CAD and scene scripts
*-*-*
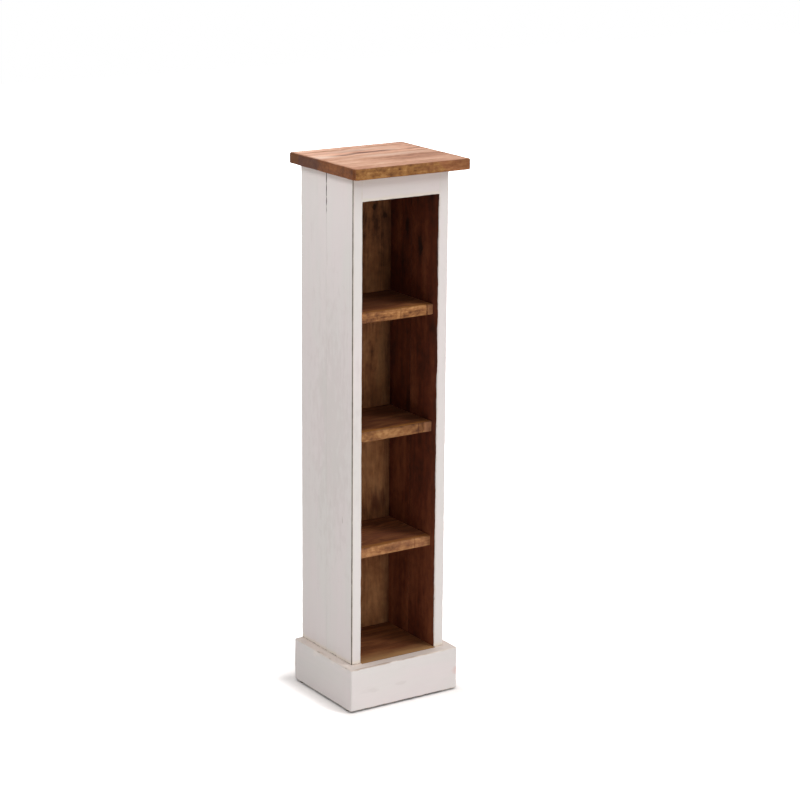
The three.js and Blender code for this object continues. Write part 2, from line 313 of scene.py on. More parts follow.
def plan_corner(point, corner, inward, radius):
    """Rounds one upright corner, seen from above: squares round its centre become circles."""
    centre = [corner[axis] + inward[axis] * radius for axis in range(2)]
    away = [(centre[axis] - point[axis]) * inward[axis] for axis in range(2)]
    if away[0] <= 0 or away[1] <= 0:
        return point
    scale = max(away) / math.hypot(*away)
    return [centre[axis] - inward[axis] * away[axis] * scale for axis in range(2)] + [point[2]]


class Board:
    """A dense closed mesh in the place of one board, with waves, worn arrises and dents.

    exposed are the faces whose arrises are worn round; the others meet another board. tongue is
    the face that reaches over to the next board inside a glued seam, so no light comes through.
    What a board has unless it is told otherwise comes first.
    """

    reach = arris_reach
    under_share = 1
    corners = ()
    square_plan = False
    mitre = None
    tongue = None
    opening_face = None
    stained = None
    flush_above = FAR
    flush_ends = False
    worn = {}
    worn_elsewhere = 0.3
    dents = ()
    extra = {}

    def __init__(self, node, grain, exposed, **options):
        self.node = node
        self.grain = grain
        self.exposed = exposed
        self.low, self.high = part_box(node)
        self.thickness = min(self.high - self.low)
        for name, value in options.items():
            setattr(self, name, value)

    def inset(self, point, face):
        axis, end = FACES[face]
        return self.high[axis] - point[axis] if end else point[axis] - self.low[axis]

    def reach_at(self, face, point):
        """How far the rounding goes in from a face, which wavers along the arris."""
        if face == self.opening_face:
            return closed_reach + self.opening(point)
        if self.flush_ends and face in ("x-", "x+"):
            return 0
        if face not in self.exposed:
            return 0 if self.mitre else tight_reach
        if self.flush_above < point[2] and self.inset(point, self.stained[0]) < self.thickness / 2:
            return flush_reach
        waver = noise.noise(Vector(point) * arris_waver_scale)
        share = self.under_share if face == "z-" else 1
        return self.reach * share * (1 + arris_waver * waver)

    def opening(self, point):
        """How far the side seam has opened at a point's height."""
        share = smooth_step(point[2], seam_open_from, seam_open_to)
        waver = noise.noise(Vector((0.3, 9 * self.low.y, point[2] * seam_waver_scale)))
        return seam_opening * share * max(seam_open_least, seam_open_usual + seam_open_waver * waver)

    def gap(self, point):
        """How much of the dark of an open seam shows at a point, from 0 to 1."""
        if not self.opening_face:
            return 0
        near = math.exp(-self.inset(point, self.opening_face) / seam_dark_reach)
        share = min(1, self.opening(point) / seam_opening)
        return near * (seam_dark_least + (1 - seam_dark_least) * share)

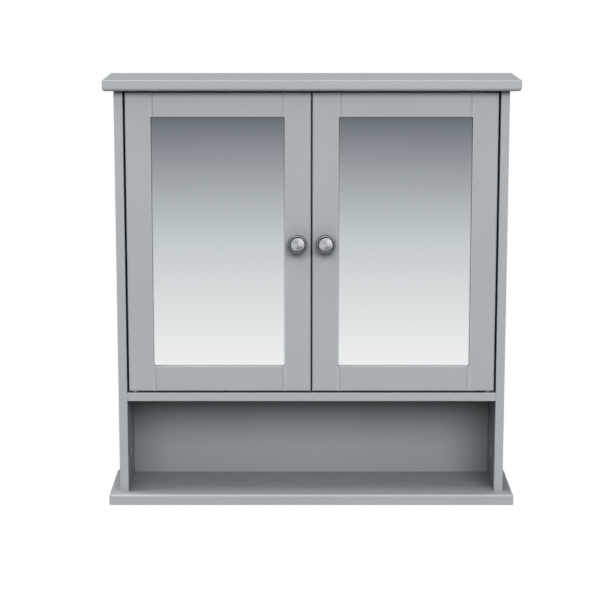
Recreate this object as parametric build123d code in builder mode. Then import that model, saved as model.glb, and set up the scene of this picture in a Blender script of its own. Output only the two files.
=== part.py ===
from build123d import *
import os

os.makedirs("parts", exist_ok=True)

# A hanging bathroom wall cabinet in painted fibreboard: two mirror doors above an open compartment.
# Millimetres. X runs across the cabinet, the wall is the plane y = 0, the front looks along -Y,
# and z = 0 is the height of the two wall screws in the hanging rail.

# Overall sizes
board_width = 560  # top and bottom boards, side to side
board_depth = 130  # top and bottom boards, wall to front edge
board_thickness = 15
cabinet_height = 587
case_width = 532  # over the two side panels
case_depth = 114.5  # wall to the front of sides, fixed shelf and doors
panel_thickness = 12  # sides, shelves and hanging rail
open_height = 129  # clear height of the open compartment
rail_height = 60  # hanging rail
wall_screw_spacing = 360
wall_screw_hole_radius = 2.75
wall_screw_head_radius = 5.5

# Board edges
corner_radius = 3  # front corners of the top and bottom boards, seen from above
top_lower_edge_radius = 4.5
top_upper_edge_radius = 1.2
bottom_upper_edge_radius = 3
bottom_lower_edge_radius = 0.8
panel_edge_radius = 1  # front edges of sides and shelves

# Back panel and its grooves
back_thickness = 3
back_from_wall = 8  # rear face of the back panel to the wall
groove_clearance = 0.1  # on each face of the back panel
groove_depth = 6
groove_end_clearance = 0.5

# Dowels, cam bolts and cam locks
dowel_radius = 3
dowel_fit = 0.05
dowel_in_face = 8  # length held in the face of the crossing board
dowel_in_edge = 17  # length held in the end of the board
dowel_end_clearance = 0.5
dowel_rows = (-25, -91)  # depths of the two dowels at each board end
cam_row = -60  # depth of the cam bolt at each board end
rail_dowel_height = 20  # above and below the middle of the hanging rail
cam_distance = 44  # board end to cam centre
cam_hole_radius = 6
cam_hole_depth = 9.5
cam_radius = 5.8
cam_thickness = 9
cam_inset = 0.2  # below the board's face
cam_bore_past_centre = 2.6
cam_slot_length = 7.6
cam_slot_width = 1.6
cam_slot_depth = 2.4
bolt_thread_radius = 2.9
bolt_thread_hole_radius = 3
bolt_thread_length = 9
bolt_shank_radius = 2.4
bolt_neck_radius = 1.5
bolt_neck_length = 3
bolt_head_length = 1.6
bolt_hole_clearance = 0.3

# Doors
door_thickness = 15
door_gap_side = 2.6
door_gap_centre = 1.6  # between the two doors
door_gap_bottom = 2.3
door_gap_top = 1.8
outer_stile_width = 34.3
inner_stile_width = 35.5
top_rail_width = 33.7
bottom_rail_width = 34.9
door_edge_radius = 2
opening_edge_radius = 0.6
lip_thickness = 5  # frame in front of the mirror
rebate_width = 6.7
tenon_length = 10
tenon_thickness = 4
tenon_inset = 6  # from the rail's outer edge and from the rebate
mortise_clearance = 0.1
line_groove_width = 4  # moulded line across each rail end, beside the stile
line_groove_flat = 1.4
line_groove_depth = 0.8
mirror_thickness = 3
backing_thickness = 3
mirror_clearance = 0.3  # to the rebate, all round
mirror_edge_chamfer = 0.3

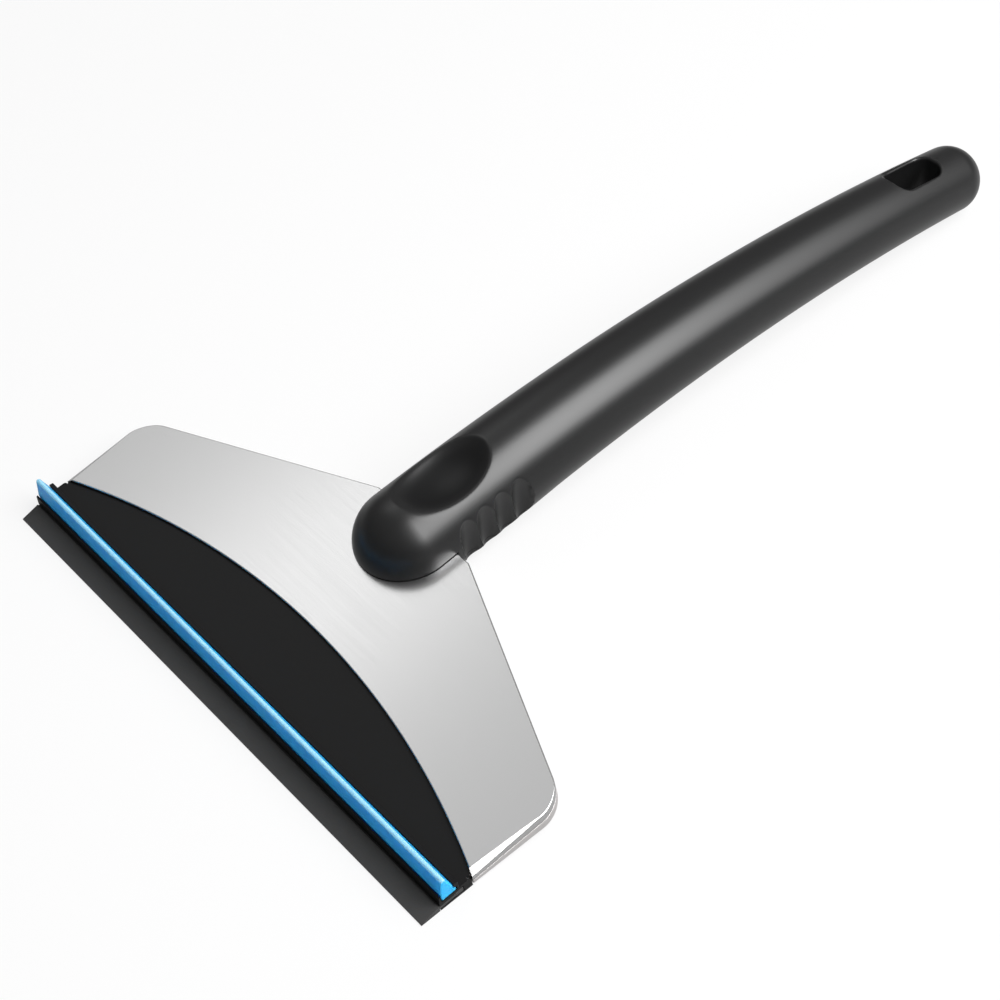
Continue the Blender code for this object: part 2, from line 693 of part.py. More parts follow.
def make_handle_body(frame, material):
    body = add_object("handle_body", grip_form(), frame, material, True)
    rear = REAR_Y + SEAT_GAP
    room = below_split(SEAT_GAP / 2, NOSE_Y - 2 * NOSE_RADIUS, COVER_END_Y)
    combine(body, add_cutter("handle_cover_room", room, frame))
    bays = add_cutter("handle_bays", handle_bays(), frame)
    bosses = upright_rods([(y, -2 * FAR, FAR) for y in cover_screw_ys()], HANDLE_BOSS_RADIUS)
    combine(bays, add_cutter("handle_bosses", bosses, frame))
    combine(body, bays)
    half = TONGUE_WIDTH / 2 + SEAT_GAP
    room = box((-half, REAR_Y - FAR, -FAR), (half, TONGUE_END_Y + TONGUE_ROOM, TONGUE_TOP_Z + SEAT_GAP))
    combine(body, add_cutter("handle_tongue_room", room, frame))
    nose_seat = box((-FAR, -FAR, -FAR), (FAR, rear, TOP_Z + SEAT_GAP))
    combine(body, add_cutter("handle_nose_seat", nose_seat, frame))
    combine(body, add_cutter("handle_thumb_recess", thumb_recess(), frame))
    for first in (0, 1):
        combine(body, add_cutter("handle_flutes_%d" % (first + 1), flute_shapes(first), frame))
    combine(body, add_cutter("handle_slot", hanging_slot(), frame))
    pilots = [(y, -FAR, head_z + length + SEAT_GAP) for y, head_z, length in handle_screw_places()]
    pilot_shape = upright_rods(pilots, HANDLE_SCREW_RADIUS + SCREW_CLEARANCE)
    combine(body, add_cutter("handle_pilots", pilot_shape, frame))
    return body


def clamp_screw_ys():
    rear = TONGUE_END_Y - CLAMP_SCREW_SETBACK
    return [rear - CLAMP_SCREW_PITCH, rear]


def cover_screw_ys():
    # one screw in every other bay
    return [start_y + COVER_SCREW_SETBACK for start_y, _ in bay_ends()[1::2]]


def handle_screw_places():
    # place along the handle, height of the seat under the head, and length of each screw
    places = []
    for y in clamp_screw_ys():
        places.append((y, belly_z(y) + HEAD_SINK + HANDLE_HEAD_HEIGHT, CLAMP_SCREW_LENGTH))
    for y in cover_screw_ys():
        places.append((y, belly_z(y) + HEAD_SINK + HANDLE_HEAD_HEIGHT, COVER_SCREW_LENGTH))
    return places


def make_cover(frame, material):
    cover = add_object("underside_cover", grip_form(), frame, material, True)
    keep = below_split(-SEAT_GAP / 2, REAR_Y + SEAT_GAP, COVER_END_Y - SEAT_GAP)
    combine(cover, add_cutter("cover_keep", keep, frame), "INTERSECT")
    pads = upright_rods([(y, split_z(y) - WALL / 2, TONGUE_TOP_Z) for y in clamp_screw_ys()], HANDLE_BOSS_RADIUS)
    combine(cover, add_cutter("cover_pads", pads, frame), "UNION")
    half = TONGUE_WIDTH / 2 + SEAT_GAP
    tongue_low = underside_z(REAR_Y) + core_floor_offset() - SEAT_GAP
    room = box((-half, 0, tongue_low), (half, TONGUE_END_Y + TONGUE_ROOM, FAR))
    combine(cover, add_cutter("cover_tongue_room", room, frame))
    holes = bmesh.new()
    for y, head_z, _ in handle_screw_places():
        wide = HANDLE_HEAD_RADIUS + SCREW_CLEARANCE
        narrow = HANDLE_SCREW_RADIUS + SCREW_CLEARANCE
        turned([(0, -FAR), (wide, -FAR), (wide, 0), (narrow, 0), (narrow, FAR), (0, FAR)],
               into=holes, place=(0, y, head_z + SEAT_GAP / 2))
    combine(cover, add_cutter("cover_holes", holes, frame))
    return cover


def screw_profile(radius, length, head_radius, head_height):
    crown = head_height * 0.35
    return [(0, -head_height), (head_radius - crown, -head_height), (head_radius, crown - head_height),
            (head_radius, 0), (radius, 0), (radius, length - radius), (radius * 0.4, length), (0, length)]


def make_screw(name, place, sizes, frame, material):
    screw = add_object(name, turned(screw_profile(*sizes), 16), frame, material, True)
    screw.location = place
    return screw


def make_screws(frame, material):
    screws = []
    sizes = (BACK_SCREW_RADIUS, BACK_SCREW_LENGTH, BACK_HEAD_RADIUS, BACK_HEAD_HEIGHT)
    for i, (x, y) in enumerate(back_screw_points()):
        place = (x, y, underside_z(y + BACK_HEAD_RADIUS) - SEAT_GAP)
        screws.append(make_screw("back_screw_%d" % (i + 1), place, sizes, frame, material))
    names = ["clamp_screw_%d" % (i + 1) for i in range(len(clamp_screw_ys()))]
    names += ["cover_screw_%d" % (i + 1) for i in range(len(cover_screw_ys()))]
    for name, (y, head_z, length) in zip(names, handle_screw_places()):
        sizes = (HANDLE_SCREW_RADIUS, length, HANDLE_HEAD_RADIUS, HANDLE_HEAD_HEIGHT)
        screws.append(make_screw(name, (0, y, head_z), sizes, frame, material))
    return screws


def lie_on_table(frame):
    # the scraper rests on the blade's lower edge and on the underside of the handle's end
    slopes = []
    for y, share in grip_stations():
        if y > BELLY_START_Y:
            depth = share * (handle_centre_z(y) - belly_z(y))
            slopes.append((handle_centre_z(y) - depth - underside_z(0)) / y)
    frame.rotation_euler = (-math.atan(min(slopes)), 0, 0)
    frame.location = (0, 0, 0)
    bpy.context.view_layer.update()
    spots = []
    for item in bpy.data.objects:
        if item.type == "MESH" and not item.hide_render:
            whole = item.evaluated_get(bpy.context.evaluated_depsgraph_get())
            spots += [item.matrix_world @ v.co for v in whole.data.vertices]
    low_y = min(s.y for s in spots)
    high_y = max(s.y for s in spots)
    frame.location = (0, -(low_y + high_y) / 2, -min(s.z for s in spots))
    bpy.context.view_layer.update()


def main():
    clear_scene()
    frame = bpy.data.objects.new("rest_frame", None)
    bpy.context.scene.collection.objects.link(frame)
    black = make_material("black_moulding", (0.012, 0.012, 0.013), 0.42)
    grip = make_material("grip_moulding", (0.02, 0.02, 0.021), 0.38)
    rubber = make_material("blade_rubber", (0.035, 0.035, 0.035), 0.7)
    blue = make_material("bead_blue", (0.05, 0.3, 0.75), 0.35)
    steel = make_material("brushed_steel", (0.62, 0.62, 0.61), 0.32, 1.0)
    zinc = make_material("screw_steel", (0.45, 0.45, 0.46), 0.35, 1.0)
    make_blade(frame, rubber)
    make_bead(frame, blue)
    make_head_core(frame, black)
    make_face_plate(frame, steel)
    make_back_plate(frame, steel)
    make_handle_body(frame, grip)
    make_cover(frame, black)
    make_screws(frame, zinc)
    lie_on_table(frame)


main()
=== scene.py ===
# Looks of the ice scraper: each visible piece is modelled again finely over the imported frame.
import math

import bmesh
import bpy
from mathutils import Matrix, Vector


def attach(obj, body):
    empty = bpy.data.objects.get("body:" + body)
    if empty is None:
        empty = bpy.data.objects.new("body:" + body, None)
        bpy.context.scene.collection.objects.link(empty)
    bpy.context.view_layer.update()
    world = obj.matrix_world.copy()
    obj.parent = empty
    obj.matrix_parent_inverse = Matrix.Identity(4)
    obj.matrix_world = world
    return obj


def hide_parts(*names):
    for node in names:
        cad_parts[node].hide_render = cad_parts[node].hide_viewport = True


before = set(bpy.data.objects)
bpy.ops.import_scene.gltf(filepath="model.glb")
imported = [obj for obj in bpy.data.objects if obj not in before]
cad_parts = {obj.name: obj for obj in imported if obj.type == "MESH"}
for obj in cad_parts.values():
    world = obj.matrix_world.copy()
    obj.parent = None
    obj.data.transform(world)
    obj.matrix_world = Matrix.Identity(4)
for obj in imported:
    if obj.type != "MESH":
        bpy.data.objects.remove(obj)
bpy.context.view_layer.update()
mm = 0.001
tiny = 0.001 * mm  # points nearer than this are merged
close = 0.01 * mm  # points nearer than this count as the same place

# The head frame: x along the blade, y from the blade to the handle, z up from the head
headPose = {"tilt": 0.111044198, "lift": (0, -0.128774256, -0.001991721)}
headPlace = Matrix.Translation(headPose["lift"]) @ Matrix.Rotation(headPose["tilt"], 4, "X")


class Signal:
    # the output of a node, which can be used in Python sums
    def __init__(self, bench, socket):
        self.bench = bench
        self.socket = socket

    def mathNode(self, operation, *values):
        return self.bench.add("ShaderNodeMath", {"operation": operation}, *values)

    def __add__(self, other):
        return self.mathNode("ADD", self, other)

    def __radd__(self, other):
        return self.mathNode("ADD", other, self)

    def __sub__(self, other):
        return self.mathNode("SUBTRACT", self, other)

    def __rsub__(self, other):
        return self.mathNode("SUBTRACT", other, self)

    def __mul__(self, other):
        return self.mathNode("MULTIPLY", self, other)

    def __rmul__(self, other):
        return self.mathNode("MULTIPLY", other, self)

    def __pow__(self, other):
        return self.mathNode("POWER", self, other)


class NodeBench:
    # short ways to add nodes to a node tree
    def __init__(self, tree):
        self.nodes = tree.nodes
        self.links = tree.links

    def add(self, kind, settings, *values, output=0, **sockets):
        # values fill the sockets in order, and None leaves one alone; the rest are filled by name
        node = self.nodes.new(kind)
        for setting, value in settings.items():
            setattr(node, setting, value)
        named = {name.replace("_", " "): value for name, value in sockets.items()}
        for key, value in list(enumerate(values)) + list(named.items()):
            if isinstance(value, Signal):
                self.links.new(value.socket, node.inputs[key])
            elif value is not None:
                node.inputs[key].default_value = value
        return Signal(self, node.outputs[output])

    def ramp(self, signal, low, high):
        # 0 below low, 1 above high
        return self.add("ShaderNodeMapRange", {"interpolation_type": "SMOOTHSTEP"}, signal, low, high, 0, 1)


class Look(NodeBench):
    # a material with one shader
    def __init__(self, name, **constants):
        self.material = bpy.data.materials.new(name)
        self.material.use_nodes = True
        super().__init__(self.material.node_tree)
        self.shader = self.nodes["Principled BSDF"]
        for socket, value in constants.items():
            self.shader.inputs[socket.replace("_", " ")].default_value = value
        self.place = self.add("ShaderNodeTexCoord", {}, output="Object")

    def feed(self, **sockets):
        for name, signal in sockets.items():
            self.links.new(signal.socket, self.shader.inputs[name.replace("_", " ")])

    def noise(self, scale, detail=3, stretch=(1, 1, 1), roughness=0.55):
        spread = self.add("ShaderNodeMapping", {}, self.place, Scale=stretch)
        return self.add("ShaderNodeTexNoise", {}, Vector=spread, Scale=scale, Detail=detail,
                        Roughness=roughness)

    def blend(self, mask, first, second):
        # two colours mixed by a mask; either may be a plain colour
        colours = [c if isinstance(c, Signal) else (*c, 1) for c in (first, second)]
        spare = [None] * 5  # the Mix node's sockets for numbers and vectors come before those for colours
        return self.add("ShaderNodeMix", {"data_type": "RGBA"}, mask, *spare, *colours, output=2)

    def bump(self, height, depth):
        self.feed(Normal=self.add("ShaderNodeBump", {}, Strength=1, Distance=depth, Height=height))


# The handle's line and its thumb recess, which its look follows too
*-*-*
Brief
Exactly reproduce the stretch from the line with "make_handle_body(frame, grip)" through the line with "for node in", including both ends and nothing else.

Solved problem
    make_handle_body(frame, grip)
    make_cover(frame, black)
    make_screws(frame, zinc)
    lie_on_table(frame)


main()
=== scene.py ===
# Looks of the ice scraper: each visible piece is modelled again finely over the imported frame.
import math

import bmesh
import bpy
from mathutils import Matrix, Vector


def attach(obj, body):
    empty = bpy.data.objects.get("body:" + body)
    if empty is None:
        empty = bpy.data.objects.new("body:" + body, None)
        bpy.context.scene.collection.objects.link(empty)
    bpy.context.view_layer.update()
    world = obj.matrix_world.copy()
    obj.parent = empty
    obj.matrix_parent_inverse = Matrix.Identity(4)
    obj.matrix_world = world
    return obj


def hide_parts(*names):
    for node in names:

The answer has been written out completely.